*** INFORMATION SHOWN ***

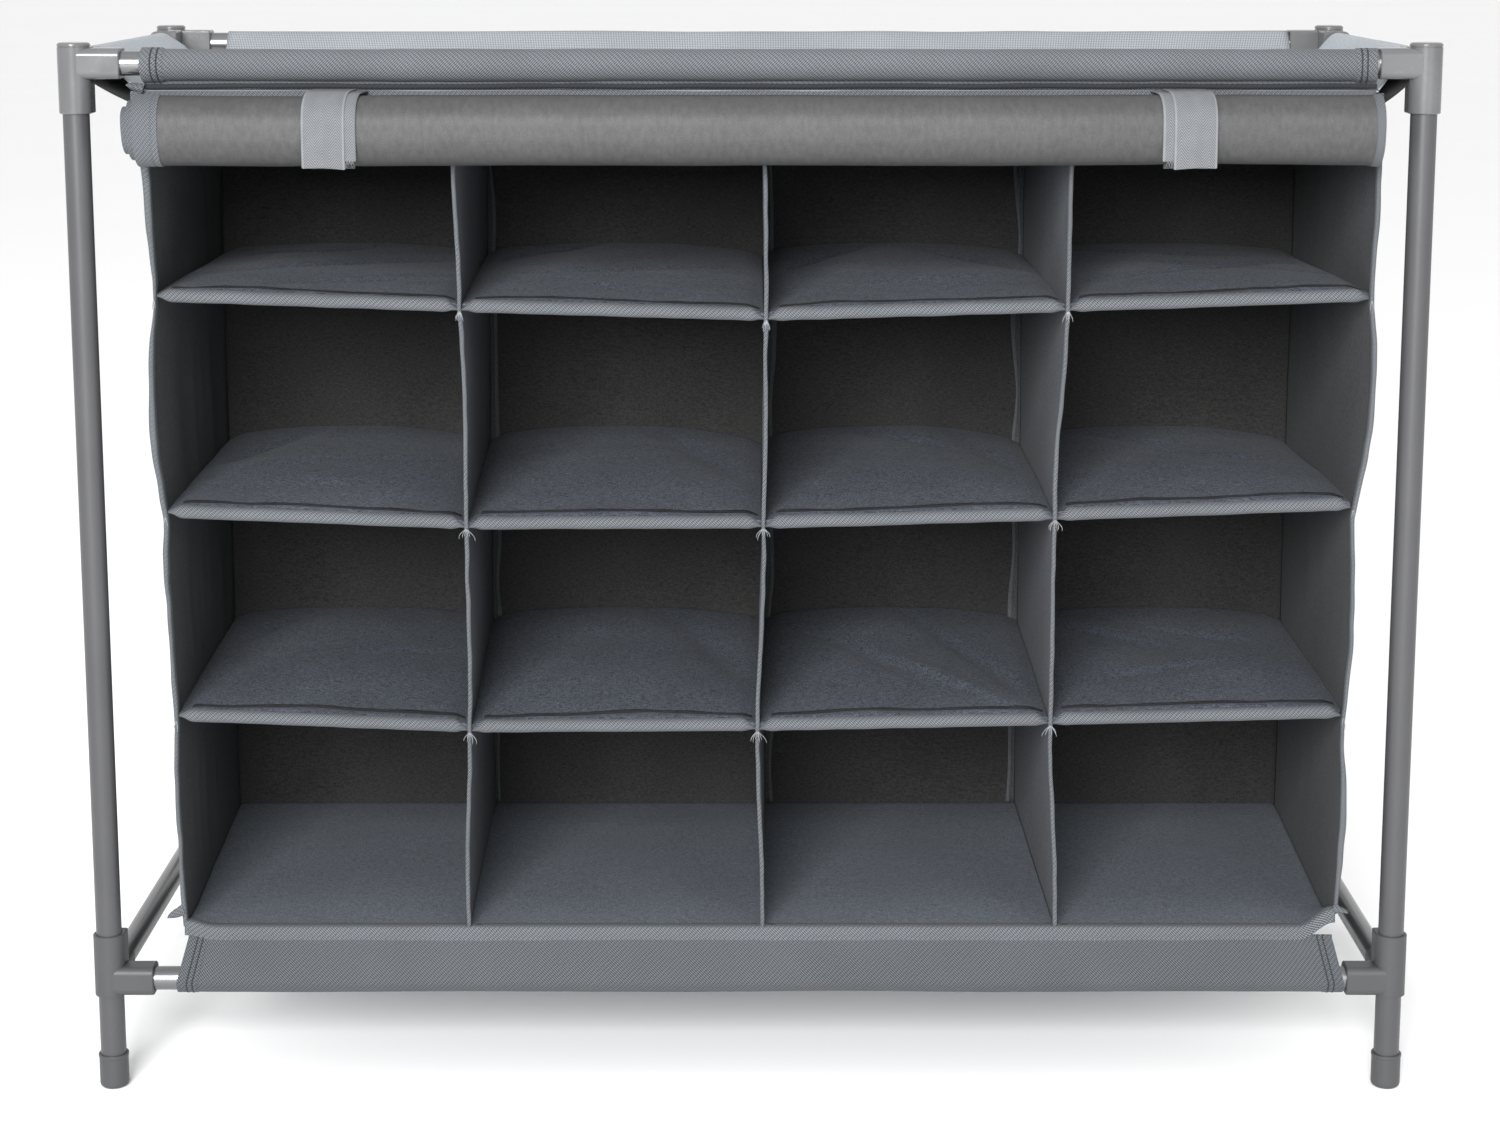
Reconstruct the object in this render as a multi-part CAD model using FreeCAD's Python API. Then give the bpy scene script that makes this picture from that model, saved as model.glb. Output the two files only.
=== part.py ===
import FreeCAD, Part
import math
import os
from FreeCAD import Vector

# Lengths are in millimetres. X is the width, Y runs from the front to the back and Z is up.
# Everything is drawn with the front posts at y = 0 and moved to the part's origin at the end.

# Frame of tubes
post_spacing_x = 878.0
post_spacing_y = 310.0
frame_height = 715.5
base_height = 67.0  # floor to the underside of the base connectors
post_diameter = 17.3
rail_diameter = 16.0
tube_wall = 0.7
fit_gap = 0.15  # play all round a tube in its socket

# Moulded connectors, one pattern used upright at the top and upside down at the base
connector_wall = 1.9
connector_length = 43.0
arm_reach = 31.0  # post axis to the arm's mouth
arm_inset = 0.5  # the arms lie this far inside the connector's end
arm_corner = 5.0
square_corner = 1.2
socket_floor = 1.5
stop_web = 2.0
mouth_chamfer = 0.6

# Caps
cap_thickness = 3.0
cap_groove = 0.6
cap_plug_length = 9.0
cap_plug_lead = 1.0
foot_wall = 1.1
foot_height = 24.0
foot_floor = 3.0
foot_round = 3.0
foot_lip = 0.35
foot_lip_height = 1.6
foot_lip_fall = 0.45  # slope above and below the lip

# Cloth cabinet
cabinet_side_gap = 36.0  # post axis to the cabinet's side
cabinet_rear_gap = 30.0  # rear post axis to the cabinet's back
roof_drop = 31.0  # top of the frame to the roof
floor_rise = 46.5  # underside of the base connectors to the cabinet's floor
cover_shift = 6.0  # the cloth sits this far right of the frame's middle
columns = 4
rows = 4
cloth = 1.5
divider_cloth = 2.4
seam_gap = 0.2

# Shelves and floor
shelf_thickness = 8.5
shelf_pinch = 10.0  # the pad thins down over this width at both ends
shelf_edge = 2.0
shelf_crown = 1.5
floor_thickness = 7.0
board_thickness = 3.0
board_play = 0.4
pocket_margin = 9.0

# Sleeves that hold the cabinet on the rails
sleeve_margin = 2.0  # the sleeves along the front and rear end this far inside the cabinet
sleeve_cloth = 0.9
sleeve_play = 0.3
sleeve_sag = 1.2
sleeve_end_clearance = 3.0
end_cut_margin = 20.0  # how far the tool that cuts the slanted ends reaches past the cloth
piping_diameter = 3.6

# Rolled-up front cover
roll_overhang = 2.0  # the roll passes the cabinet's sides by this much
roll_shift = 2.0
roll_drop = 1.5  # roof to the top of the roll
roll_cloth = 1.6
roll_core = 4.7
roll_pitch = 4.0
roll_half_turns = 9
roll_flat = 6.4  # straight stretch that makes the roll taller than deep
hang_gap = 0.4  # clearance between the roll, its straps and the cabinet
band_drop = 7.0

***

WHAT TO WORK ON :: Quote the data in full, keeping each word unchanged.

ANSWER IN FULL ::
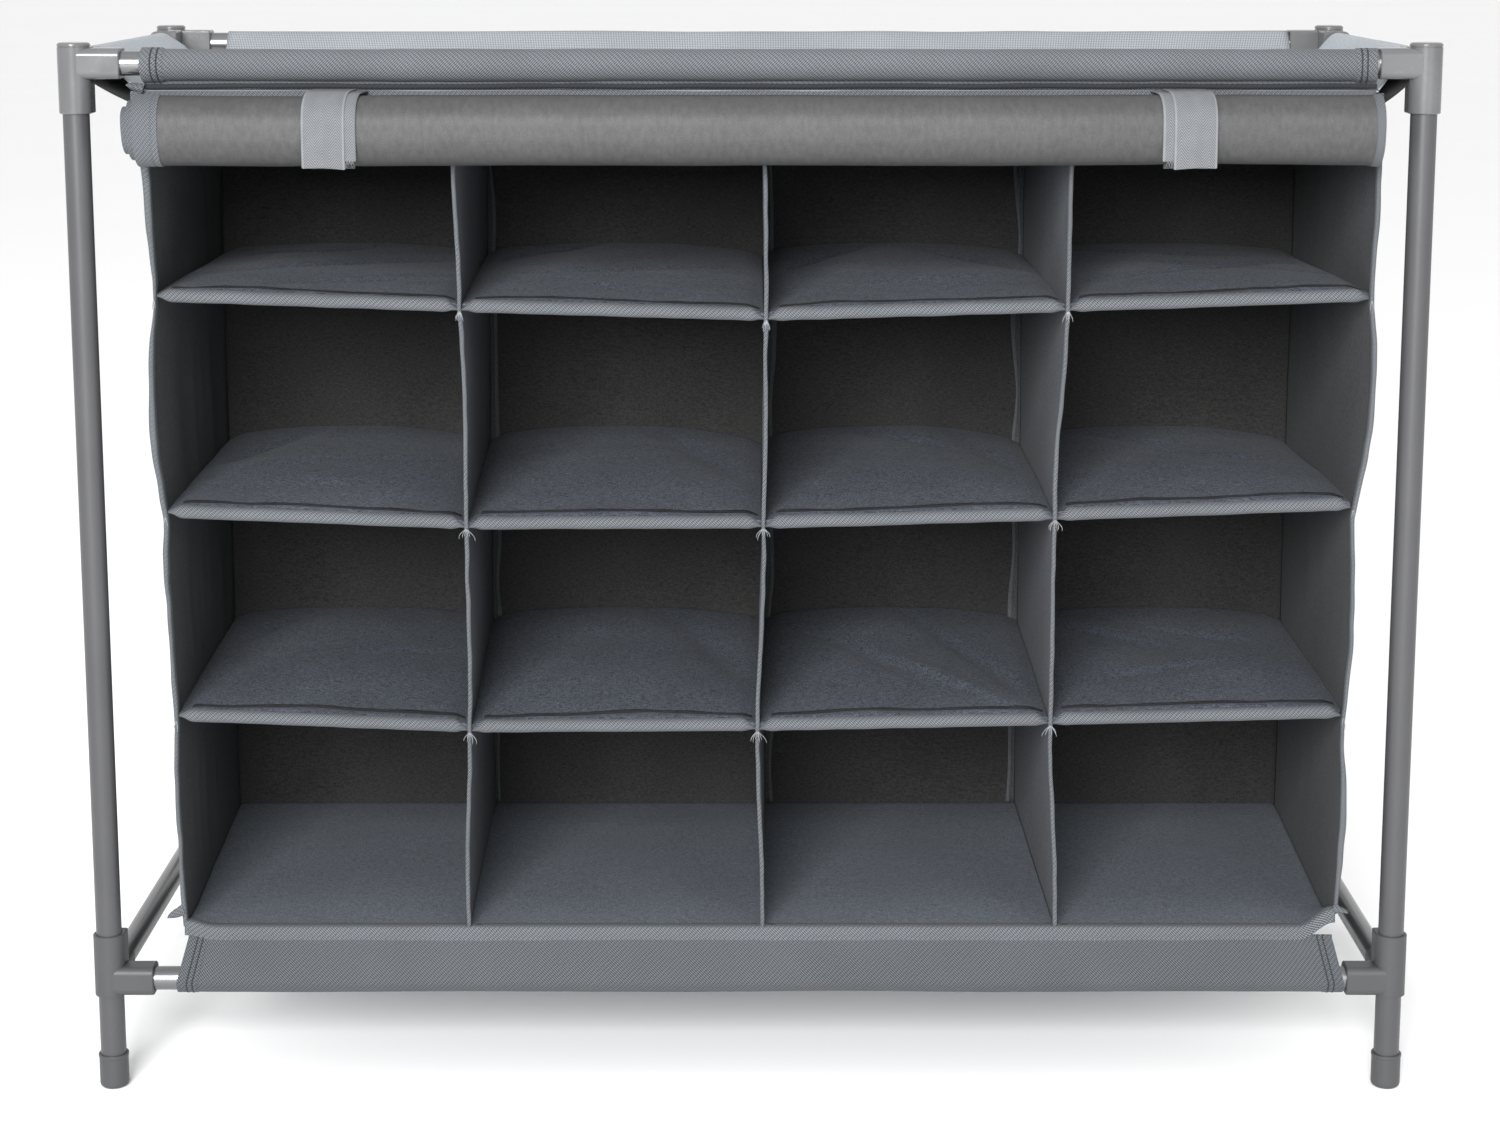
Reconstruct the object in this render as a multi-part CAD model using FreeCAD's Python API. Then give the bpy scene script that makes this picture from that model, saved as model.glb. Output the two files only.
=== part.py ===
import FreeCAD, Part
import math
import os
from FreeCAD import Vector

# Lengths are in millimetres. X is the width, Y runs from the front to the back and Z is up.
# Everything is drawn with the front posts at y = 0 and moved to the part's origin at the end.

# Frame of tubes
post_spacing_x = 878.0
post_spacing_y = 310.0
frame_height = 715.5
base_height = 67.0  # floor to the underside of the base connectors
post_diameter = 17.3
rail_diameter = 16.0
tube_wall = 0.7
fit_gap = 0.15  # play all round a tube in its socket

# Moulded connectors, one pattern used upright at the top and upside down at the base
connector_wall = 1.9
connector_length = 43.0
arm_reach = 31.0  # post axis to the arm's mouth
arm_inset = 0.5  # the arms lie this far inside the connector's end
arm_corner = 5.0
square_corner = 1.2
socket_floor = 1.5
stop_web = 2.0
mouth_chamfer = 0.6

# Caps
cap_thickness = 3.0
cap_groove = 0.6
cap_plug_length = 9.0
cap_plug_lead = 1.0
foot_wall = 1.1
foot_height = 24.0
foot_floor = 3.0
foot_round = 3.0
foot_lip = 0.35
foot_lip_height = 1.6
foot_lip_fall = 0.45  # slope above and below the lip

# Cloth cabinet
cabinet_side_gap = 36.0  # post axis to the cabinet's side
cabinet_rear_gap = 30.0  # rear post axis to the cabinet's back
roof_drop = 31.0  # top of the frame to the roof
floor_rise = 46.5  # underside of the base connectors to the cabinet's floor
cover_shift = 6.0  # the cloth sits this far right of the frame's middle
columns = 4
rows = 4
cloth = 1.5
divider_cloth = 2.4
seam_gap = 0.2

# Shelves and floor
shelf_thickness = 8.5
shelf_pinch = 10.0  # the pad thins down over this width at both ends
shelf_edge = 2.0
shelf_crown = 1.5
floor_thickness = 7.0
board_thickness = 3.0
board_play = 0.4
pocket_margin = 9.0

# Sleeves that hold the cabinet on the rails
sleeve_margin = 2.0  # the sleeves along the front and rear end this far inside the cabinet
sleeve_cloth = 0.9
sleeve_play = 0.3
sleeve_sag = 1.2
sleeve_end_clearance = 3.0
end_cut_margin = 20.0  # how far the tool that cuts the slanted ends reaches past the cloth
piping_diameter = 3.6

# Rolled-up front cover
roll_overhang = 2.0  # the roll passes the cabinet's sides by this much
roll_shift = 2.0
roll_drop = 1.5  # roof to the top of the roll
roll_cloth = 1.6
roll_core = 4.7
roll_pitch = 4.0
roll_half_turns = 9
roll_flat = 6.4  # straight stretch that makes the roll taller than deep
hang_gap = 0.4  # clearance between the roll, its straps and the cabinet
band_drop = 7.0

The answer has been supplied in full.